St. Benedict would later write in his Holy Rule, “All are to be called to council because it is often to a junior that the Lord reveals what is best” (Rue 3:3).

Third: St. Benedict attracted everyone from shepherds to scholars.

We think of monks as the wise scribes copying ancient manuscripts. But it is just as true to think of him speaking to the lowest classes in society.

After he himself rejected education, Benedict started out as a guide to shepherds. It was only later that he began to attract scholars and founded the great Monte Cassino monastery when he was nearly 50. 

Dante describes Benedict in his account of heaven and explains that he attracted — and converted — rough characters. “That mount, upon whose slope Cassino lies, / was erst thronged on its summit by people / deceived and ill-disposed” and drew people “away from the impious cult which seduced the world.”

Fourth: He didn’t just preserve intellectual riches: He founded our system of commerce.

“St. Benedict is the saint who rebuilt society after the collapse of the Roman Empire,” accounting professor Dr. Lorenzo Patelli told me. 

“It all started with St. Benedict. The whole idea of commerce-sharing social relationships, it all came from him.” Monks introduced new technologies, irrigation systems, crops, and bettered communities through business and established ways to account for it all. Later, “it was because of a friar that we have the credit and debit system.”

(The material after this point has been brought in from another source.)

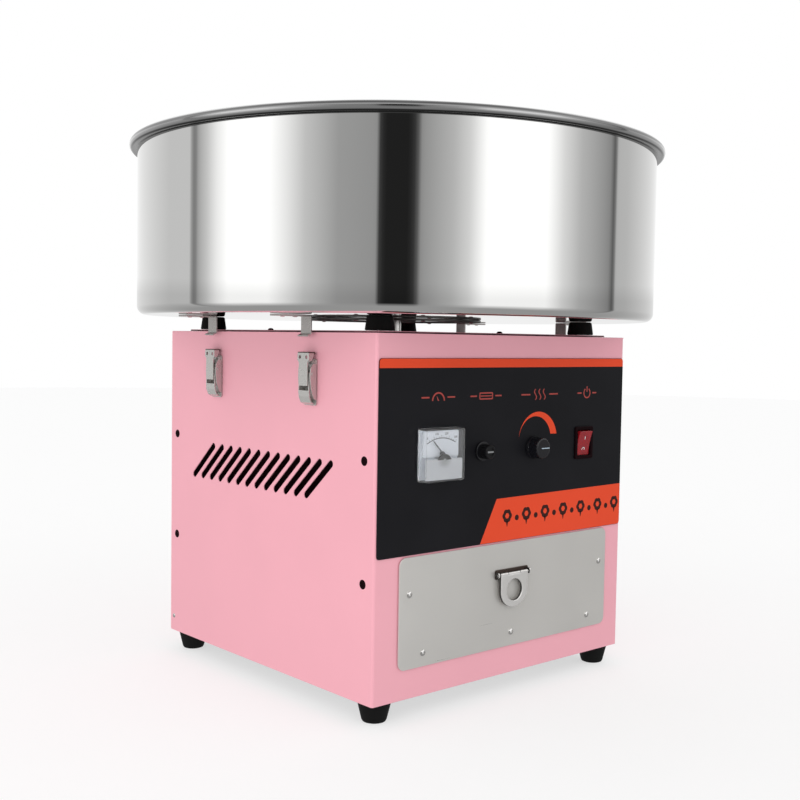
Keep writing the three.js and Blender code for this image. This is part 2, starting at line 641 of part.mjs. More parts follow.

Fifth: St. Benedict was radically Christ-centered

Since he is known for the quaerere Deum, the quest for God, and his motto Ut in omnibus glorifiectur deum, That in all things God be glorified, St. Benedict’s spirituality can sound like it is more focused on spirituality in a generalized way. 

Nothing could be further from the truth.

His rule instructs monks to nihil amori Christi praeponere, prefer nothing to the love of Christ (Rule 4: 21). In reaffirming him as a patron of Europe, St. John Paul II said Benedict’s Rule taught the way of the beatitudes and it was this that allowed Europe to flourish.

Sixth: St. Benedict was also radically centered on joy.

We think of St. Benedict as stern and ascetical, and that’s not wrong. But while many of us know the phrase Ora et labora, prayer and work,which is associated with St. Benedict, we don’t often hear the whole phrase, Ora et labora et noli contristari, Pray and work and be not sad!

In fact, St. Benedict’s Rule was meant to create a joyous atmosphere, first by establishing “good order” and specifically by curtailing “grumbling” and gossip.

For Benedict, even Lent was a joy. That was the reason he said each monk should give something up for Lent, “of his own free will, with joy of the Holy Spirit …  and let him look forward to holy Easter with the joy of spiritual longing.”